• **What is being asked**
Which lines in the material below contain the word "materials"? Copy each of them.
- - - - -
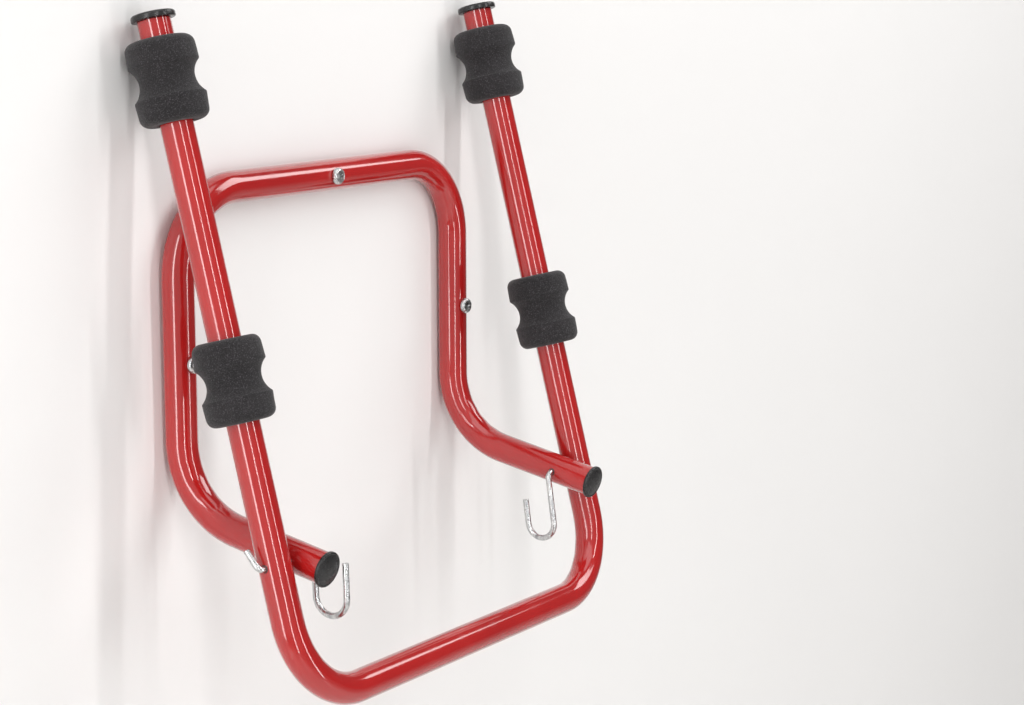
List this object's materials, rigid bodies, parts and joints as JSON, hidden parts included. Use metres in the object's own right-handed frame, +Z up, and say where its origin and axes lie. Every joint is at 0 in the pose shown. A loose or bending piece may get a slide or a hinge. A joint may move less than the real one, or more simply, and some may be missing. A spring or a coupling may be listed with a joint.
{
  "type": "folding wall bike rack",
  "caption": "Wall rack for bicycles: a bent steel tube frame screwed to the wall, with a tube frame that folds out on two pivots, grooved foam pads on its arms and rod hooks at the pivots.",
  "frame": {"origin": "on the wall surface, on the axis of the top screw through the middle of the top bar", "axes": "+Z up, +Y into the wall, +X to the right seen from the front"},
  "size_m": [0.4756, 0.2127, 0.5173],
  "materials": {
    "red_paint": "gloss",
    "black_foam": "matte",
    "black_plastic": "satin",
    "zinc_plate": "satin",
    "nylon": "satin"
  },
  "bodies": {
    "wall_frame": {"wall_frame_tube": "red_paint", "leg_plug_left": "black_plastic", "leg_plug_right": "black_plastic", "top_screw": "zinc_plate", "leg_left_screw": "zinc_plate", "leg_right_screw": "zinc_plate", "top_wall_plug": "nylon", "leg_left_wall_plug": "nylon", "leg_right_wall_plug": "nylon"},
    "arm_frame": {"arm_frame_tube": "red_paint", "arm_cap_left": "black_plastic", "arm_cap_right": "black_plastic", "pad_lower_left": "black_foam", "pad_lower_right": "black_foam", "pad_upper_left": "black_foam", "pad_upper_right": "black_foam"},
    "hook_left": {"hook_left": "zinc_plate"},
    "hook_right": {"hook_right": "zinc_plate"}
  },
  "joints": [
    {"name": "arm_fold", "type": "hinge", "parent": "wall_frame", "child": "arm_frame", "pos_m": [0, -0.12298, -0.26393], "axis": [1, 0, 0], "range_deg": [0, 103]},
    {"name": "hook_left_swing", "type": "hinge", "parent": "wall_frame", "child": "hook_left", "pos_m": [-0.183, -0.12298, -0.26393], "axis": [1, 0, 0], "continuous": true},
    {"name": "hook_right_swing", "type": "hinge", "parent": "wall_frame", "child": "hook_right", "pos_m": [0.183, -0.12298, -0.26393], "axis": [1, 0, 0], "continuous": true}
  ]
}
- - - - -
• **Final answer**
List this object's materials, rigid bodies, parts and joints as JSON, hidden parts included. Use metres in the object's own right-handed frame, +Z up, and say where its origin and axes lie. Every joint is at 0 in the pose shown. A loose or bending piece may get a slide or a hinge. A joint may move less than the real one, or more simply, and some may be missing. A spring or a coupling may be listed with a joint.
  "materials": {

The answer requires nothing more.